What resources are being used?

The resources that are being used in a company are generally the hardware and software components owned by the company. They can be a server, a network switch, a laptop or an application. These resources support the activities of a company for both its internal customers as well its external customers. But for our organizing system, which is a data warehouse, the resources are information components which have data related to these physical objects. This information can be about when a server was added to a network, when it was upgraded, when an issue was reported about the hardware and how much time it took to resolve it. The format of the source data fed into the data warehouse is an important distinction for the ‘Extract’ process of a data warehouse. The data can be received in the form of flat files (plain text), or from relational databases. Each format requires special technologies and handling procedures, like UNIX shell scripts for flat files and database procedures for relational data. Although all the information received are primary resources, they link to each other and hence form description resources for each other. An example would be, the ticket that was raised to replace a server was linked to a ticket that was raised to report a server crashing. The two information resources in themselves are primary resources, each containing the details when the ticket was raised, who it was assigned to and when it was resolved, but by linking them together they form metadata for each other. This is a kind of shared information component network that the data warehouse tries to catch. Depending on the focus of our resource, we can either have the same record as a primary or description resource. The resources primarily provide information about physical resources but they also capture information about the processes related to the these physical resources.

The resources are grouped together depending on the process or physical object they represent. Like information about a server or information about adding a new sever. Although they might be related to the same server, they clearly have different domains and different types of information. As a result, they will be treated as different resources.

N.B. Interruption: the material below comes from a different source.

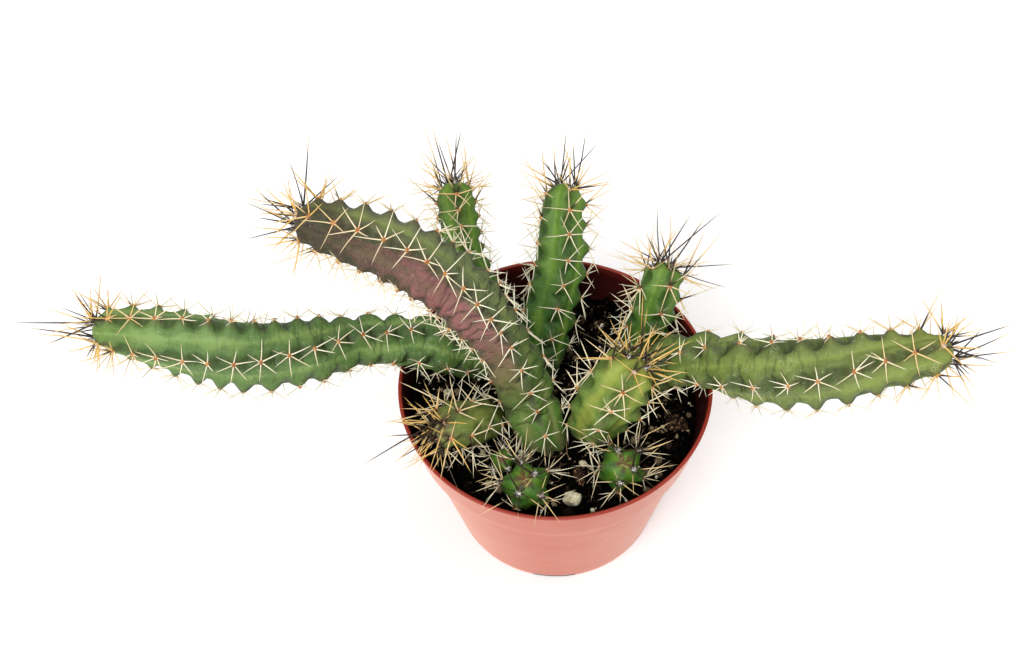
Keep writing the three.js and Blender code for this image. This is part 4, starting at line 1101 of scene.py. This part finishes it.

The resources are names as per the domain they belong to. Like information about incidents raised for a equipment can be clubbed as an Incident entity. All change-related information can be clubbed as Change entity. The naming for these entities in the data warehouse conforms to a controlled vocabulary and a fixed syntax. Like a ‘server change-related information’ can be referred to a CHG. The corresponding table in the data warehouse would have a name with CHG as a suffix. Having a primary key for a server incident-related record as ‘12345-INC’ can ensure there can be no collisions with another record in a different domain. This qualified name also makes the identifier more informative.

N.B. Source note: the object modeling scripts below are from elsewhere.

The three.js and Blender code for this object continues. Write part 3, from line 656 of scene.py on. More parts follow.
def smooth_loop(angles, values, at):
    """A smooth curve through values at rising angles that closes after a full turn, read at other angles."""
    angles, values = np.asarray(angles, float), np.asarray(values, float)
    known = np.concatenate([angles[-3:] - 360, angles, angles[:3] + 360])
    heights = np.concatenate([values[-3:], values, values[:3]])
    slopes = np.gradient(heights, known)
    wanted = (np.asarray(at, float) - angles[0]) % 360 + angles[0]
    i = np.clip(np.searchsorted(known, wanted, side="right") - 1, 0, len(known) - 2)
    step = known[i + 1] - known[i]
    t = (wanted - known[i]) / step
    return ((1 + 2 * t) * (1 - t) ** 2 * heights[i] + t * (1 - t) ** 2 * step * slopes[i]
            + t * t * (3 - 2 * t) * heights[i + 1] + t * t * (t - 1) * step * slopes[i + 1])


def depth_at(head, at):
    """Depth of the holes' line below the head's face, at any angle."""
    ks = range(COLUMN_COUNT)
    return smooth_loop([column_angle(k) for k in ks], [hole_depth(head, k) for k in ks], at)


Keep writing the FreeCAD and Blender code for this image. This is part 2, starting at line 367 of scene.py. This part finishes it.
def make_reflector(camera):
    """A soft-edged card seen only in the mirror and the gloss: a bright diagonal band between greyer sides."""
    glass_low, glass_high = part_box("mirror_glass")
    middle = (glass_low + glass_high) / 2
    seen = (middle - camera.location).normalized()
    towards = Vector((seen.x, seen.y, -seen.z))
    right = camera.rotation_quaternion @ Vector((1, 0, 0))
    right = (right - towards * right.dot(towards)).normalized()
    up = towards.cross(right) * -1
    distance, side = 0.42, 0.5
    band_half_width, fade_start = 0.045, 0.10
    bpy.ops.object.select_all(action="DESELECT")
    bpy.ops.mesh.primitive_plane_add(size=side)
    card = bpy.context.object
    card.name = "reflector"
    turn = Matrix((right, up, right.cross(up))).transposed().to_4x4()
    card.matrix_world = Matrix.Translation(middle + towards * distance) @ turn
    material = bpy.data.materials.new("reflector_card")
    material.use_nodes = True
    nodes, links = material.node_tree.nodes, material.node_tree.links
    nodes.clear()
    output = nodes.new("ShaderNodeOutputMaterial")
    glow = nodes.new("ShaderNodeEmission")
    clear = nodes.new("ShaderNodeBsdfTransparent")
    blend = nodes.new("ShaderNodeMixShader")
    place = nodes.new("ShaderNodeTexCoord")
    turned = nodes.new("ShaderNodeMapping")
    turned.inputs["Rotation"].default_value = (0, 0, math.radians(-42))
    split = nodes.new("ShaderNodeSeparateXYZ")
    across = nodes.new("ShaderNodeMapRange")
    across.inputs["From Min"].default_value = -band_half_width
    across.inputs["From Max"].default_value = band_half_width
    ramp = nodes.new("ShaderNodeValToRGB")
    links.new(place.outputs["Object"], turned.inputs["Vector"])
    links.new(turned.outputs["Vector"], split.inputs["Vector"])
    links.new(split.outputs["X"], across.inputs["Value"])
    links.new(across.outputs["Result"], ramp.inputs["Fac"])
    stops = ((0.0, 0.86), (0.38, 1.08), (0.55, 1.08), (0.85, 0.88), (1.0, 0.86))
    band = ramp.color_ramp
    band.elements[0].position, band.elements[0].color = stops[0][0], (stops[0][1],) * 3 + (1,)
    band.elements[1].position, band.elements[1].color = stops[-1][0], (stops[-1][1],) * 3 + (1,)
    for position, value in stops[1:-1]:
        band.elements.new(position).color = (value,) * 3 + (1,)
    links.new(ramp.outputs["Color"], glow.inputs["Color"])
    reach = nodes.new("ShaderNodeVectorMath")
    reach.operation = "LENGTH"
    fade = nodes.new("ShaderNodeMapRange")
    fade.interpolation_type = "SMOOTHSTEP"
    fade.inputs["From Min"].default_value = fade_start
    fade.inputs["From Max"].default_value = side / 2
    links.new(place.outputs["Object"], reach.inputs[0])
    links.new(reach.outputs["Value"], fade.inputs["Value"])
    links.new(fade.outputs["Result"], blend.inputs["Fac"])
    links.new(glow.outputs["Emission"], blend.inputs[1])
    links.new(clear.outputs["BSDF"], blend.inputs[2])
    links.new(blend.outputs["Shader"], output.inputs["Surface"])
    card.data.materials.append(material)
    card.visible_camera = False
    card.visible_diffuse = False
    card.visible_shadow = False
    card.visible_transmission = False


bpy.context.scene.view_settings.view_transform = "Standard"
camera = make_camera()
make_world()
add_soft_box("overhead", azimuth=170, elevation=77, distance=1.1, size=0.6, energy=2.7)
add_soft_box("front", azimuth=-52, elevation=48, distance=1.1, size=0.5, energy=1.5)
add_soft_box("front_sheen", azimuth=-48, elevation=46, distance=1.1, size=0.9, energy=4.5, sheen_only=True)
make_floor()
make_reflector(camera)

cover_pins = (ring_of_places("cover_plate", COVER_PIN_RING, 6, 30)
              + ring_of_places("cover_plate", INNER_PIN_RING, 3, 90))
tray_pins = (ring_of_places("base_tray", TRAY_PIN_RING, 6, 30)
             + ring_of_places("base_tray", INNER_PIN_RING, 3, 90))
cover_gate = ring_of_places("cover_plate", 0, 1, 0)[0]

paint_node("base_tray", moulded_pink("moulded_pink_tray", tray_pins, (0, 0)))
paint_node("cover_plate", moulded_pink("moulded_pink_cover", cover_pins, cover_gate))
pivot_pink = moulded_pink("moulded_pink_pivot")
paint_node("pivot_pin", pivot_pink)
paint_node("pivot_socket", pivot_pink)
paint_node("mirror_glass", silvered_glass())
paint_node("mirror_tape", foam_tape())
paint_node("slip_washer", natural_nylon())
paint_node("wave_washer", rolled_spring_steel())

Why are the resources organized?

The information resources are being organized in order to facilitate easy reporting. When every resource is intrinsically linked to other resources, getting the bigger picture can be a problem for mid-level and senior-level managers who are responsible for gauging the effectiveness of a new strategy and making required corrections. A person who manages a team responsible for resolving server incidents would like to know how many issues were resolved by his/her team, are they effective, should he/she get more people in her team, should he/she make changes to the way that people are assigned issues to work on. A single go-to point which can help answer all these questions is an operational necessity. The faster this organizing system can answer his/her questions, the more relevant the data warehouse becomes. That ultimately depends on the types of interactions the system supports, like having a canned report with trend graphs or exporting raw data so that it can be processed by another tool.

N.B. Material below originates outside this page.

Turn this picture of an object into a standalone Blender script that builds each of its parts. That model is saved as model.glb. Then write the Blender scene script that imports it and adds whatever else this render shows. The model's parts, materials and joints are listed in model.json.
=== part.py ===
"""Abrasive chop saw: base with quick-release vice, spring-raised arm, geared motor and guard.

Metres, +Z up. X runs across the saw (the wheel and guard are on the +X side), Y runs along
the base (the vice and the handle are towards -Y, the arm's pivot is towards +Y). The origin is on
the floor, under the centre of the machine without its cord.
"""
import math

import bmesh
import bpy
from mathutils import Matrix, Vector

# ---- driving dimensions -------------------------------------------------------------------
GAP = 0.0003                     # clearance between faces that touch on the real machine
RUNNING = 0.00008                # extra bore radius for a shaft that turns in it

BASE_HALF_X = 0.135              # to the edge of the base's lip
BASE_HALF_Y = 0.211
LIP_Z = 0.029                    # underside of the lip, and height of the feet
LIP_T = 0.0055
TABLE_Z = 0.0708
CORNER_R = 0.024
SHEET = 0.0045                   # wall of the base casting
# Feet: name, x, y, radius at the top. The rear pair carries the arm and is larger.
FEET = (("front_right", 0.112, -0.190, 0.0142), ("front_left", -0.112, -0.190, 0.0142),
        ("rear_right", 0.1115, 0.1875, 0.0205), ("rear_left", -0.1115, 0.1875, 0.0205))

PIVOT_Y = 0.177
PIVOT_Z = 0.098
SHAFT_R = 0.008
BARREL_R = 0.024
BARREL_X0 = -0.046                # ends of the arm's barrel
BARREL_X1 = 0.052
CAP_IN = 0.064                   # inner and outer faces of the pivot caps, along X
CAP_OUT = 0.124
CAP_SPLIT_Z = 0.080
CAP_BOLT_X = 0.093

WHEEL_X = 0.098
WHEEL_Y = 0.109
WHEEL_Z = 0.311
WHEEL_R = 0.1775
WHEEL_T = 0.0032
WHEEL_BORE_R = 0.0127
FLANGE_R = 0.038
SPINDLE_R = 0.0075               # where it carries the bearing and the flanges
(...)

How much are the resources organized?

The user requirements decide how much the resources are organized. The effectivity of captured information is decided by the end users. Would they like to preserve data that was loaded to the data warehouse more than a year ago? Or are they only interested in last 2 months of data. If each user’s requirement is considered a set, then the union of all the sets of all possible users establishes the minimum amount of a data that needs to be maintained. Also, the level of granularity of data is again dependent on user requirements. If they are just interested in looking at a high-level summarized view of data, we need not preserve raw data pertaining to each and every ticket in the system. In this case the interaction is purely based on a collection level property. There could be a new entity that will be reported as a standalone process without any relationships with other processes. In that case, if there is no reporting requirement, it makes sense to just add that resource to the system without explicitly modelling the relationships that it actually has with other entities. If a star database schema is sufficient to satisfy user requirements, there would be no need to have a snow-flake data model which is inherently more complex and difficult to maintain. There could be cases where two separate domains always go together. Like ‘Incident’ information and “Rootcause” information. Every incident would have a root cause. But should we introduce these as separate entities or we can club them together into a single ‘Incident’ domain. This is a ‘one-one’ relationship which can easily be housed in a single table. I have noticed that this question is answered depending on the performance implications of having too many resources in the system as joining them and rendering them in a report would be time consuming. So wherever possible, collocation (denormalization) would be make better sense than unnecessarily creating too many resource categories.

When are the resources organized?

The resources are organized depending on the level of time granularity the user wants. In this specific case, the manager might want to look at the number of incidents resolved on a day-day basis. If the application or group they are supporting is critical, day to day monitoring makes sense. In this case any dip in the productivity of the team can be quickly caught and remedial action can be taken. The frequency of the data warehouse loads reflects this priority.

Who does the organizing?

Automated processes designed to Extract, Transform and Load data do the organizing on a daily basis. The designer of these processes, the data architect, creates the organizing system principles (data model) after interacting with the end users and inquiring about their requirements and specific needs. These requirements are almost always related to what kind of data the users would like to see together, in a single pie chart or in a single table. Understanding the relationships between the resources and maintain the ability and efficiency of the system are the key concerns that the organizer has.

Other considerations

Readability of the code and documentation matters a lot while creating a data warehouse. In this case, the person or team creating the organizing system moves on once the system has been created and a support team would maintain the system. If the design is too complex, or if the various processes were not documented properly, it would lead to a lot of issues in supporting the system and making modifications to existing functionality. The organizing principles need to be clearly enunciated so that new interactions can be added without affecting any existing functionality.